When you get a friend you can't think you can choose anyone you want.
You need to think about what they do.
As an example on a bad friend...
"Hey come to my house."  And you can't. "No."  "Oh come on.  It's not a bad thing."  "NO!"  And you get so annoyed you go.  And at dinner you get in trouble.
An example of a good friend...
"Do you want to come over?"  "No I can't.  I'm packing to go on vacation."  And your friend says "OK.  Can I help?"

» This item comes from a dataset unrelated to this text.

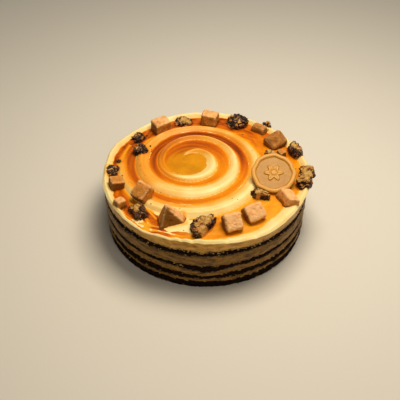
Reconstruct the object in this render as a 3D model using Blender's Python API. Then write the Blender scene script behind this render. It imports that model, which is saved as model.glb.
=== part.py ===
"""A round caramel torte: layers of cream and cocoa sponge under a cream top spread in a spiral,
with fudge pieces, chopped dates and a caramel chocolate seal set in the sauce round its edge.

Units are metres and +Z is up. The origin is the centre of the flat underside, +X is the right and
+Y the back of the torte as it faces the viewer. Angles round the torte are counted from +X.
"""
import math
import random
from typing import NamedTuple

import bmesh
import bpy
from mathutils import Euler, Matrix, Vector, noise
from mathutils.geometry import delaunay_2d_cdt

MM = 0.001
TURN = math.tau

# The torte as a whole
RIM_RADIUS = 90 * MM
HEIGHT = 52.5 * MM
GAP = 0.3 * MM
SEGMENTS = 60
SEED = 18

# The seams between the layers
SEAM_RADIUS = 86.8 * MM
SEAM_FLAT_RADIUS = 72 * MM
SEAM_WAVES = ((3, 0.30 * MM), (7, 0.22 * MM), (13, 0.14 * MM))
SAG_ANGLES = (math.radians(270), math.radians(25), math.radians(115), math.radians(188))
SAG_DEPTHS = (1.0, 0.6, 0.85, 0.5)
SAG_WIDTH = math.radians(11)

# The spiral that the palette knife leaves in the top
SWIRL_CENTRE = (-9.7 * MM, 12.2 * MM)
SWIRL_START = 0.84
SWIRL_END = 3.82
SWIRL_FIRST_KNOT = 0.5
SWIRL_KNOTS_A_TURN = 4
SWIRL_RADII = (9, 11.5, 18, 16, 20, 31, 37.5, 35.2, 40.2, 47, 51.5, 53.5, 63, 63.5, 66, 68)
SWIRL_WIDTHS = (1.5, 1.8, 2.2, 5.0, 5.0, 2.9, 2.4, 4.5, 8.0, 6.0, 3.3, 5.5, 8.2, 3.2, 2.5, 2.0)
RIDGE_HEIGHT = 3.3 * MM
RIDGE_FOOT = 1.25
FLOOR_DEPTH = 3.0 * MM

# The cream lip round the edge
LIP_WIDTH = 5.5 * MM
LIP_CREST = 0.4 * MM

# How deep the pieces on top are pressed in
SINK = 1.6 * MM

# How boxy a chopped date is: 1 is an egg, and less is squarer
DATE_SQUARENESS = 0.78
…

That's how good and bad friends act.
But you should still pray for enemies.  And good friends.  No matter what you should always be nice to friends and enemies.
In the name of
Jesus Christ
Amen.

I love having kids.  I love that she wrote this herself.  I love seeing my kids grow and become these individuals who make their own choices, have their own way of doing things, and pick out their own outfits.  Today is my last day as a 30 year old.  I've spent it cleaning the house, getting the kids ready for church and getting myself ready in my new church outfit.  It's been a good way to end this year.  I love my life and it seems as the years go by it just gets better and better.